>> Begin
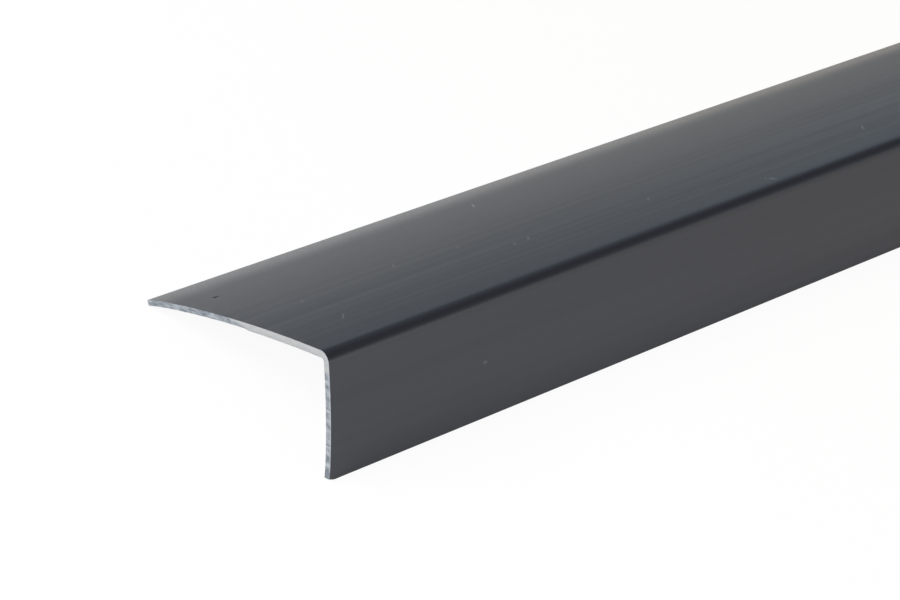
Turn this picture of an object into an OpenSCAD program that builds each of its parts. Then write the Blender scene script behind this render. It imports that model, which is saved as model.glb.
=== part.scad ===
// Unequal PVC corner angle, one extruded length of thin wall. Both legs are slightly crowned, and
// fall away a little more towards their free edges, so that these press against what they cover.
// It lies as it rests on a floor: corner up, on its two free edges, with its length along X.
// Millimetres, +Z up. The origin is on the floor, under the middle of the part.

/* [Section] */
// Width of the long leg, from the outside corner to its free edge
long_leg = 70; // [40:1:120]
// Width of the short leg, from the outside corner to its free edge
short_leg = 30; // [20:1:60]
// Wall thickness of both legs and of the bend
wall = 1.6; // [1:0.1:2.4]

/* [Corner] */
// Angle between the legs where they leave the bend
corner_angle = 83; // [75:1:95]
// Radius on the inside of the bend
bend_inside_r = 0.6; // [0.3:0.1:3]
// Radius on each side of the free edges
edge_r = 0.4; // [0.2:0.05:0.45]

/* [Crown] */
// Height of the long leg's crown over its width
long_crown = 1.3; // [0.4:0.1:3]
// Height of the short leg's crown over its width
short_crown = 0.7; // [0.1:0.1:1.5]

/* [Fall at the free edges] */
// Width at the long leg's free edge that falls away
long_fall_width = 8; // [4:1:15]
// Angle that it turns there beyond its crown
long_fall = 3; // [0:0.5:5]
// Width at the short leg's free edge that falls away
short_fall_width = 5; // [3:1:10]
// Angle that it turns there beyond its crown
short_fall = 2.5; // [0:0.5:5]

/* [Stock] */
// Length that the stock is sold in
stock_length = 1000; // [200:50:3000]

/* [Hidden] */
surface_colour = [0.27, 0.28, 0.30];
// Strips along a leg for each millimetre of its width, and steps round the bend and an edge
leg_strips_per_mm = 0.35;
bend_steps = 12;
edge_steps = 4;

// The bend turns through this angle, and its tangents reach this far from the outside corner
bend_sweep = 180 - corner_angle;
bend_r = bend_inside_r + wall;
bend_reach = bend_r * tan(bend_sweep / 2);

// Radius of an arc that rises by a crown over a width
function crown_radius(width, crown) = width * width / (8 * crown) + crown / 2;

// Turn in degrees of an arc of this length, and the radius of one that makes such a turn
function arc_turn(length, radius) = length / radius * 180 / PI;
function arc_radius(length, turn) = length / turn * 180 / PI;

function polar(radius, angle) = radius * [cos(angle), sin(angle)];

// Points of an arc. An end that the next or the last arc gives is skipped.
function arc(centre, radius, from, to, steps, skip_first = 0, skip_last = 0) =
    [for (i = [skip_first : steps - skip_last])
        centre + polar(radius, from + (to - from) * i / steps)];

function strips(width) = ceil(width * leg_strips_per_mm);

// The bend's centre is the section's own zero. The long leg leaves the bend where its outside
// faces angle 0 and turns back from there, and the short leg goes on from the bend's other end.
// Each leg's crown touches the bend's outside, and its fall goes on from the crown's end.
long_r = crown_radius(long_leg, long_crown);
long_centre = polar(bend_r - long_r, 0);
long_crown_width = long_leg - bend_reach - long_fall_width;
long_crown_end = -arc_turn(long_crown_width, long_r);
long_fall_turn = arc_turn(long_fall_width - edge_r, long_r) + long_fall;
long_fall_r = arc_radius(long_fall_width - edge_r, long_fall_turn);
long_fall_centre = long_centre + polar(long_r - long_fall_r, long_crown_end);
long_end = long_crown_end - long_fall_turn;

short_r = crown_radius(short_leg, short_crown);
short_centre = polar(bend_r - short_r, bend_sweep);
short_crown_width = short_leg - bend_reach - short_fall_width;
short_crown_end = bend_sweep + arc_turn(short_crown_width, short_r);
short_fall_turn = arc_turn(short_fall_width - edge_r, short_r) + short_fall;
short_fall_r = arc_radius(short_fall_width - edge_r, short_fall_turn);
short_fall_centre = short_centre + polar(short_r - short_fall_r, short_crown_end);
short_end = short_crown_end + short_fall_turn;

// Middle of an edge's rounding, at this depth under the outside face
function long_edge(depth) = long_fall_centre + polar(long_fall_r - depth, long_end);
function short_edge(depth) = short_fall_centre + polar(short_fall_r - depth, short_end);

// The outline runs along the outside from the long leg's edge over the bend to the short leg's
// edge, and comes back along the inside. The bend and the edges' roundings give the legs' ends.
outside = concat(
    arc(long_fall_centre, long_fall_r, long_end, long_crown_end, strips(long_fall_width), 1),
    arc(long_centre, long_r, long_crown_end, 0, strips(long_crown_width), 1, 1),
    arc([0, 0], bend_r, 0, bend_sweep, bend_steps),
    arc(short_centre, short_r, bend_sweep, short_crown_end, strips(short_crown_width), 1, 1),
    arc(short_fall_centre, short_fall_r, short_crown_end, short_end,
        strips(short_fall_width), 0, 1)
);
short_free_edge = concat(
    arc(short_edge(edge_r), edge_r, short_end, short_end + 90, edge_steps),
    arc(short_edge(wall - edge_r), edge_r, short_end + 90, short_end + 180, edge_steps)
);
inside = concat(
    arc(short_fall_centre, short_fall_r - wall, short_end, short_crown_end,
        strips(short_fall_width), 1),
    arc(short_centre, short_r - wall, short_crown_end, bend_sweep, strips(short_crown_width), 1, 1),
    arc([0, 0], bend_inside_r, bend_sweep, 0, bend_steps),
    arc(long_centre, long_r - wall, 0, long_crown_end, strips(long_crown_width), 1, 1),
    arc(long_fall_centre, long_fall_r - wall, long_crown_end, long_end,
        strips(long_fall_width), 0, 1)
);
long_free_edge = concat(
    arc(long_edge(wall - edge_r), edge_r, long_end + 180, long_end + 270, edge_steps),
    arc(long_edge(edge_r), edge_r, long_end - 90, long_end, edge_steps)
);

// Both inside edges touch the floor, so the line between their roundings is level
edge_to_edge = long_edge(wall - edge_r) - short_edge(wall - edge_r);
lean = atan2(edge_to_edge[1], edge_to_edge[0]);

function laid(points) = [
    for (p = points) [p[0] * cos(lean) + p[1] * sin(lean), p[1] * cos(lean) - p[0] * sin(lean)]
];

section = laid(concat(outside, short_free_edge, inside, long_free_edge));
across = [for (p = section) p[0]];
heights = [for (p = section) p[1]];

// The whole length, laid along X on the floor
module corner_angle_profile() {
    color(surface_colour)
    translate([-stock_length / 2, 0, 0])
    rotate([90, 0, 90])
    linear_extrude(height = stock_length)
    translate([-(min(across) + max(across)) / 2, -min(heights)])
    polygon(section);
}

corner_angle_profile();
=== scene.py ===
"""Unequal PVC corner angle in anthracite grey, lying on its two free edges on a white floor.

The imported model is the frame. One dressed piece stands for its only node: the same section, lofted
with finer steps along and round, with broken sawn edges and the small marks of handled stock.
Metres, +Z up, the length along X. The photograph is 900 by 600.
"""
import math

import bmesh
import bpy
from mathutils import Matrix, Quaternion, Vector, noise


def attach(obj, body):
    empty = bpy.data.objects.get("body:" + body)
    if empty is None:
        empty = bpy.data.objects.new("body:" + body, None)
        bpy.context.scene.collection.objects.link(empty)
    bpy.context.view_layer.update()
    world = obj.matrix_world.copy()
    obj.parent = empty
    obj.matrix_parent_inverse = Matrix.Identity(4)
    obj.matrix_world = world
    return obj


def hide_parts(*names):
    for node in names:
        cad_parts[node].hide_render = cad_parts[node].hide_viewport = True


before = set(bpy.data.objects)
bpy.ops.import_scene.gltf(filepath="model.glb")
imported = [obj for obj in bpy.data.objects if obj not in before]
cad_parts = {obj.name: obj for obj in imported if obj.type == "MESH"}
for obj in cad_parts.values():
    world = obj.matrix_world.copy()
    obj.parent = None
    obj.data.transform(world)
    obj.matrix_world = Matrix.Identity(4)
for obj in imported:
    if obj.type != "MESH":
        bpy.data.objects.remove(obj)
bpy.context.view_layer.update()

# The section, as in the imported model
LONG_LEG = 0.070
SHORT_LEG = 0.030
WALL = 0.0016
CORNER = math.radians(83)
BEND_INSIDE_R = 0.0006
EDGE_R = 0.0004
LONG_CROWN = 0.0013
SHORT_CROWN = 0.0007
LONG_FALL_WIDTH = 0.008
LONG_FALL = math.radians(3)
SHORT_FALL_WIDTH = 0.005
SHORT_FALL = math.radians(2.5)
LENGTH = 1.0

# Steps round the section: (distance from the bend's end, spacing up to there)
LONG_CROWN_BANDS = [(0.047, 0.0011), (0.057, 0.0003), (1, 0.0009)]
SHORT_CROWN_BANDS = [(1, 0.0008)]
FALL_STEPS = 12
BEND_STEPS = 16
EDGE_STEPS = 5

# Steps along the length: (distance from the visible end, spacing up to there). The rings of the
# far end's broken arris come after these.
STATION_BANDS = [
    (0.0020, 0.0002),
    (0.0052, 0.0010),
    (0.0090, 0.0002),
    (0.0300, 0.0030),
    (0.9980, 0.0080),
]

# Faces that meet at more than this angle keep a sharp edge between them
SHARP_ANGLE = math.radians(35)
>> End
**What is expected:**
Print the listing above from its first line through the line with "function crown_radius(width, crown)", and stop there.

**The response:**
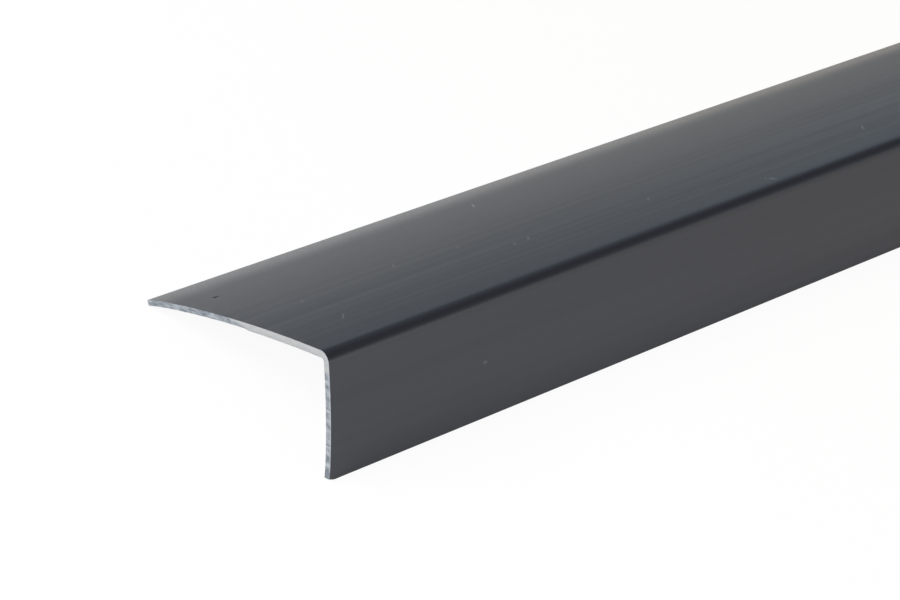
Turn this picture of an object into an OpenSCAD program that builds each of its parts. Then write the Blender scene script behind this render. It imports that model, which is saved as model.glb.
=== part.scad ===
// Unequal PVC corner angle, one extruded length of thin wall. Both legs are slightly crowned, and
// fall away a little more towards their free edges, so that these press against what they cover.
// It lies as it rests on a floor: corner up, on its two free edges, with its length along X.
// Millimetres, +Z up. The origin is on the floor, under the middle of the part.

/* [Section] */
// Width of the long leg, from the outside corner to its free edge
long_leg = 70; // [40:1:120]
// Width of the short leg, from the outside corner to its free edge
short_leg = 30; // [20:1:60]
// Wall thickness of both legs and of the bend
wall = 1.6; // [1:0.1:2.4]

/* [Corner] */
// Angle between the legs where they leave the bend
corner_angle = 83; // [75:1:95]
// Radius on the inside of the bend
bend_inside_r = 0.6; // [0.3:0.1:3]
// Radius on each side of the free edges
edge_r = 0.4; // [0.2:0.05:0.45]

/* [Crown] */
// Height of the long leg's crown over its width
long_crown = 1.3; // [0.4:0.1:3]
// Height of the short leg's crown over its width
short_crown = 0.7; // [0.1:0.1:1.5]

/* [Fall at the free edges] */
// Width at the long leg's free edge that falls away
long_fall_width = 8; // [4:1:15]
// Angle that it turns there beyond its crown
long_fall = 3; // [0:0.5:5]
// Width at the short leg's free edge that falls away
short_fall_width = 5; // [3:1:10]
// Angle that it turns there beyond its crown
short_fall = 2.5; // [0:0.5:5]

/* [Stock] */
// Length that the stock is sold in
stock_length = 1000; // [200:50:3000]

/* [Hidden] */
surface_colour = [0.27, 0.28, 0.30];
// Strips along a leg for each millimetre of its width, and steps round the bend and an edge
leg_strips_per_mm = 0.35;
bend_steps = 12;
edge_steps = 4;

// The bend turns through this angle, and its tangents reach this far from the outside corner
bend_sweep = 180 - corner_angle;
bend_r = bend_inside_r + wall;
bend_reach = bend_r * tan(bend_sweep / 2);

// Radius of an arc that rises by a crown over a width
function crown_radius(width, crown) = width * width / (8 * crown) + crown / 2;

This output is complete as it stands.